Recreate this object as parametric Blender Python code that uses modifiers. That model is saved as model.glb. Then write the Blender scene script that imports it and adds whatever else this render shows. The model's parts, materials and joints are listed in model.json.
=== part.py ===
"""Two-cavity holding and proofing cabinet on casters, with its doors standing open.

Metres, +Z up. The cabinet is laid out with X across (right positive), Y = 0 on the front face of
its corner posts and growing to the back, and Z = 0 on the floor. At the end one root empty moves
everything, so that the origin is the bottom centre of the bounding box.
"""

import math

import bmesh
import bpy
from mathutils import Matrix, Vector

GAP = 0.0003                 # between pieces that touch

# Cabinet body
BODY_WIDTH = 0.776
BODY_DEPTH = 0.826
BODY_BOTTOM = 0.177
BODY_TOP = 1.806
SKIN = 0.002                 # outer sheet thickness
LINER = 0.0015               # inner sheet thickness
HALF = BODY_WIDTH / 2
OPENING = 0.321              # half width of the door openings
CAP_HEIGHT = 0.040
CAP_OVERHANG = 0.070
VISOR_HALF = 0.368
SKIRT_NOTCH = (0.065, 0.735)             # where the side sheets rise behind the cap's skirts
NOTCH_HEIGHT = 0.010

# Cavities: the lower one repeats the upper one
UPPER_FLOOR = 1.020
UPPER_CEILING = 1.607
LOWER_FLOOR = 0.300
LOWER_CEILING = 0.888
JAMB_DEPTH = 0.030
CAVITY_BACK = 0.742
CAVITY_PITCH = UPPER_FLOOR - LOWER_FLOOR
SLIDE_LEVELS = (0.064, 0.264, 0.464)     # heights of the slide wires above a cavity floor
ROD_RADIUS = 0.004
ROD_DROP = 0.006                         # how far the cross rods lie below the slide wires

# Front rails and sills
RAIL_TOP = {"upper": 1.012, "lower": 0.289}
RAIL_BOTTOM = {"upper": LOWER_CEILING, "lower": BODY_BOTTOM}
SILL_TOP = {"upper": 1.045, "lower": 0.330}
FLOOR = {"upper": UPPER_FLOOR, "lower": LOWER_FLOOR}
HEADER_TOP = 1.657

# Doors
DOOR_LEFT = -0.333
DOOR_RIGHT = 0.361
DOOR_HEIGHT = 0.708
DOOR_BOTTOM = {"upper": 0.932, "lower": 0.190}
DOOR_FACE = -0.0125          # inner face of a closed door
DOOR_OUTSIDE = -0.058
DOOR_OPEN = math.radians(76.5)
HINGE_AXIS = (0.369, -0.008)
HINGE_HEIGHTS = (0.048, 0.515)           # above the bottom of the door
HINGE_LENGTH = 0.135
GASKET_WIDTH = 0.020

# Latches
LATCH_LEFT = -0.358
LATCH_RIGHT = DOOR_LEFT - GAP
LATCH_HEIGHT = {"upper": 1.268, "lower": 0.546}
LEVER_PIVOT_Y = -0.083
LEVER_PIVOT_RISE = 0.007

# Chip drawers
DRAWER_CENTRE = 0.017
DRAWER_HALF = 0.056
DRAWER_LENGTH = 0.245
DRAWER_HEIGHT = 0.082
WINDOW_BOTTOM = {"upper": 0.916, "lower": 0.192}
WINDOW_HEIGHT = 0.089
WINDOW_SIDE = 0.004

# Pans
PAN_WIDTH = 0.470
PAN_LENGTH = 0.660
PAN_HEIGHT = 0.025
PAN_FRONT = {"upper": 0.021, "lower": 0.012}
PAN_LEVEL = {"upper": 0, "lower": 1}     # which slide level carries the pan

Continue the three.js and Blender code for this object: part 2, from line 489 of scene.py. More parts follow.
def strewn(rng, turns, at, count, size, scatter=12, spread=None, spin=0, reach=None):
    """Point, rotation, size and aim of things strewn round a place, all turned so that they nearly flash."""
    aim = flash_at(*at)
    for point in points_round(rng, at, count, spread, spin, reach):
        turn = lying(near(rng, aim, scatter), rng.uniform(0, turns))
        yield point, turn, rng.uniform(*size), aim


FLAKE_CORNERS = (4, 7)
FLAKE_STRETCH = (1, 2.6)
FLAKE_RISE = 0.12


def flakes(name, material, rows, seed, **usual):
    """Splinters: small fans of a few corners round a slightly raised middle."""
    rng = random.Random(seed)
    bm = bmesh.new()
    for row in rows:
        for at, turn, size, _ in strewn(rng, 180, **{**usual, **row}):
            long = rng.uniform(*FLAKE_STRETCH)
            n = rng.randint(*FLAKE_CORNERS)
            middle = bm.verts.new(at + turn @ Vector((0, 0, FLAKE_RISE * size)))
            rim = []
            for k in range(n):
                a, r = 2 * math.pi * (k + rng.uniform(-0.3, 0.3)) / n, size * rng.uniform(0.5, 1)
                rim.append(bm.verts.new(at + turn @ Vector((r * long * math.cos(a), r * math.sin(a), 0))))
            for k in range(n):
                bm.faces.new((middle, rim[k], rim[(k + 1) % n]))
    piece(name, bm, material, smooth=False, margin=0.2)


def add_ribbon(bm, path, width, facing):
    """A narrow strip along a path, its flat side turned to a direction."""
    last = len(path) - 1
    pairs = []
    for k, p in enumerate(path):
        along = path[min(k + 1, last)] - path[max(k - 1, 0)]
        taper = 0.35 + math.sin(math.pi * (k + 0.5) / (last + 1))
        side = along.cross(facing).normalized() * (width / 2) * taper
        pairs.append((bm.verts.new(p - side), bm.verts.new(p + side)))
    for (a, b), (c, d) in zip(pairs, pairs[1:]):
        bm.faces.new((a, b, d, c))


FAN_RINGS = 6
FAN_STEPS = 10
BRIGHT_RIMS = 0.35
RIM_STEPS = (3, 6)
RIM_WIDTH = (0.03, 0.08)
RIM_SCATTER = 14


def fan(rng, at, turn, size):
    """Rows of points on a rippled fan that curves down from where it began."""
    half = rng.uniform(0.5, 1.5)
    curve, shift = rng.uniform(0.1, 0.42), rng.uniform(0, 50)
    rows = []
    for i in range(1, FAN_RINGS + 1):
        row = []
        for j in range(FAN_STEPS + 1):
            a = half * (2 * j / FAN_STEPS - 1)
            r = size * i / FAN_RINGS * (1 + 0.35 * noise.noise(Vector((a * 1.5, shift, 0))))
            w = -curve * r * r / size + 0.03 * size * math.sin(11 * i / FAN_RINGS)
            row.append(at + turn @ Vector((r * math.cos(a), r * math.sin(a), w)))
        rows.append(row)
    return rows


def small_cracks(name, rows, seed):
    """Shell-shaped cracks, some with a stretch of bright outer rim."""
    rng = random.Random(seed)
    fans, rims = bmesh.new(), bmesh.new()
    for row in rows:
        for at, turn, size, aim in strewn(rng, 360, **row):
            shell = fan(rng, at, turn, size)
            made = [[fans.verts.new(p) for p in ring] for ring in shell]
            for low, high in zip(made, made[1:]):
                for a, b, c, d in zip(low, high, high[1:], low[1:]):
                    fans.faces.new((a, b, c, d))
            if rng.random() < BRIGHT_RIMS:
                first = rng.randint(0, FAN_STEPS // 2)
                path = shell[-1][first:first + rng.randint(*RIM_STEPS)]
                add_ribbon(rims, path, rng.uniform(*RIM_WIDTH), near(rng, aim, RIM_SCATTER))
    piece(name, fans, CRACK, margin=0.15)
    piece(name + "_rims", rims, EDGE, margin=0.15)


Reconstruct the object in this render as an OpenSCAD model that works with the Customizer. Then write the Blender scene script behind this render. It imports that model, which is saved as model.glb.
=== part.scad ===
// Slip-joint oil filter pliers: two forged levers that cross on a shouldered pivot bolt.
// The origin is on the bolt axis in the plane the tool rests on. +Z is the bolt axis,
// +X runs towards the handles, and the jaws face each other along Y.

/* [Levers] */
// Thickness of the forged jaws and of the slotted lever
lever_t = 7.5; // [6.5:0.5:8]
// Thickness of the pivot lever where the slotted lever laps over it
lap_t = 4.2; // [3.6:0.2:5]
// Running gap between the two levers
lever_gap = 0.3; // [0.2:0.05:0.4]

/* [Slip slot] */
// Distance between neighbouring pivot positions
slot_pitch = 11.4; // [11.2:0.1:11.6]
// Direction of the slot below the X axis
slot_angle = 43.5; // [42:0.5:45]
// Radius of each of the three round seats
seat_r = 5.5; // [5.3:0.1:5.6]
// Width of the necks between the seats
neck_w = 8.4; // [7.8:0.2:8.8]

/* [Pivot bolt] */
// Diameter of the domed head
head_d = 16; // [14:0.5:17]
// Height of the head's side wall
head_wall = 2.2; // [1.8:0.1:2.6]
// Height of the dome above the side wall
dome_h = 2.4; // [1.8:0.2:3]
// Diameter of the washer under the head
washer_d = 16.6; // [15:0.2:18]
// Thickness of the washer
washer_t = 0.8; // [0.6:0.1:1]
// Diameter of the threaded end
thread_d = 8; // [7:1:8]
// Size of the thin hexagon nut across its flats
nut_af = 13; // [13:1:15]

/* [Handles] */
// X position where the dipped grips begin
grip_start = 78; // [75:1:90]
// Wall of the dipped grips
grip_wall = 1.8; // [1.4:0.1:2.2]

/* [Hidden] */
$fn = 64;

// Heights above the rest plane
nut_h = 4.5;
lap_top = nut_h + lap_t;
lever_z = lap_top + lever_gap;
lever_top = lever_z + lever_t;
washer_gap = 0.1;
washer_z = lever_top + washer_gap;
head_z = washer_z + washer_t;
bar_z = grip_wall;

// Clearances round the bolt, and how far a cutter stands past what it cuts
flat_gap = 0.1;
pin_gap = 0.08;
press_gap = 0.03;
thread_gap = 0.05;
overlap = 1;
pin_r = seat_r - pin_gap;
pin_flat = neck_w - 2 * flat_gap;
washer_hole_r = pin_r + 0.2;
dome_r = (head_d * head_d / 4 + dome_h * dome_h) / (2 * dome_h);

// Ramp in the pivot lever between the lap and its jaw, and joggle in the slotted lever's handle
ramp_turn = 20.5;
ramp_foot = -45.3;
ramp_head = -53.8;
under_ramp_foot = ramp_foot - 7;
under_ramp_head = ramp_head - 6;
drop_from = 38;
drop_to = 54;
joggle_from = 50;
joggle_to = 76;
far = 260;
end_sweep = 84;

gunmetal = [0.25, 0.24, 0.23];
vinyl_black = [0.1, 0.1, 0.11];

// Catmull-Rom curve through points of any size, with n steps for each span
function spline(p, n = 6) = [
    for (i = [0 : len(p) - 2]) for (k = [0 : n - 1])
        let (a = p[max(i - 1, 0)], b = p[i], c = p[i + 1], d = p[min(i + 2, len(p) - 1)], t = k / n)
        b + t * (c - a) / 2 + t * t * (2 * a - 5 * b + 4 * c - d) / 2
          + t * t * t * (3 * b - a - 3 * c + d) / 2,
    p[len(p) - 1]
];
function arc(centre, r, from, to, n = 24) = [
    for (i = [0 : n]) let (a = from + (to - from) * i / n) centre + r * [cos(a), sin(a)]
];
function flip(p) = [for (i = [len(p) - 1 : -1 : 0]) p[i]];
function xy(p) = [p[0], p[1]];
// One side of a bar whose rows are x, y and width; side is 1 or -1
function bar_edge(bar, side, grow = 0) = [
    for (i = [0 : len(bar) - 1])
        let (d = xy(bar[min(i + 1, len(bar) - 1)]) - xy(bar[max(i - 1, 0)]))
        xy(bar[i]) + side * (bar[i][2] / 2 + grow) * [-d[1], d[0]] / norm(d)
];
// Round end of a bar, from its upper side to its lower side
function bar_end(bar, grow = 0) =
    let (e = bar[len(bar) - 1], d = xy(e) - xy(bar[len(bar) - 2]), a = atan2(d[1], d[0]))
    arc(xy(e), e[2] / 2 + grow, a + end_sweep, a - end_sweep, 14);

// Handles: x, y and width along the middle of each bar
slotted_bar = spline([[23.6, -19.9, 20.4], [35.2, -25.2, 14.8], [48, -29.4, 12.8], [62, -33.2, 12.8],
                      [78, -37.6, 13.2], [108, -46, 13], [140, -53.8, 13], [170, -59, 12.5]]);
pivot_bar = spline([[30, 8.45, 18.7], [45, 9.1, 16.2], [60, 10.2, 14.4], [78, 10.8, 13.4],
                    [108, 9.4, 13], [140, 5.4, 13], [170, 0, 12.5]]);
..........
# WRITTEN TASK
What you return should be the lines from the start of the data through the line with "from mathutils import Matrix, Vector", quoted exactly and nothing more.

# COMPLETED EXERCISE
Recreate this object as parametric Blender Python code that uses modifiers. That model is saved as model.glb. Then write the Blender scene script that imports it and adds whatever else this render shows. The model's parts, materials and joints are listed in model.json.
=== part.py ===
"""Two-cavity holding and proofing cabinet on casters, with its doors standing open.

Metres, +Z up. The cabinet is laid out with X across (right positive), Y = 0 on the front face of
its corner posts and growing to the back, and Z = 0 on the floor. At the end one root empty moves
everything, so that the origin is the bottom centre of the bounding box.
"""

import math

import bmesh
import bpy
from mathutils import Matrix, Vector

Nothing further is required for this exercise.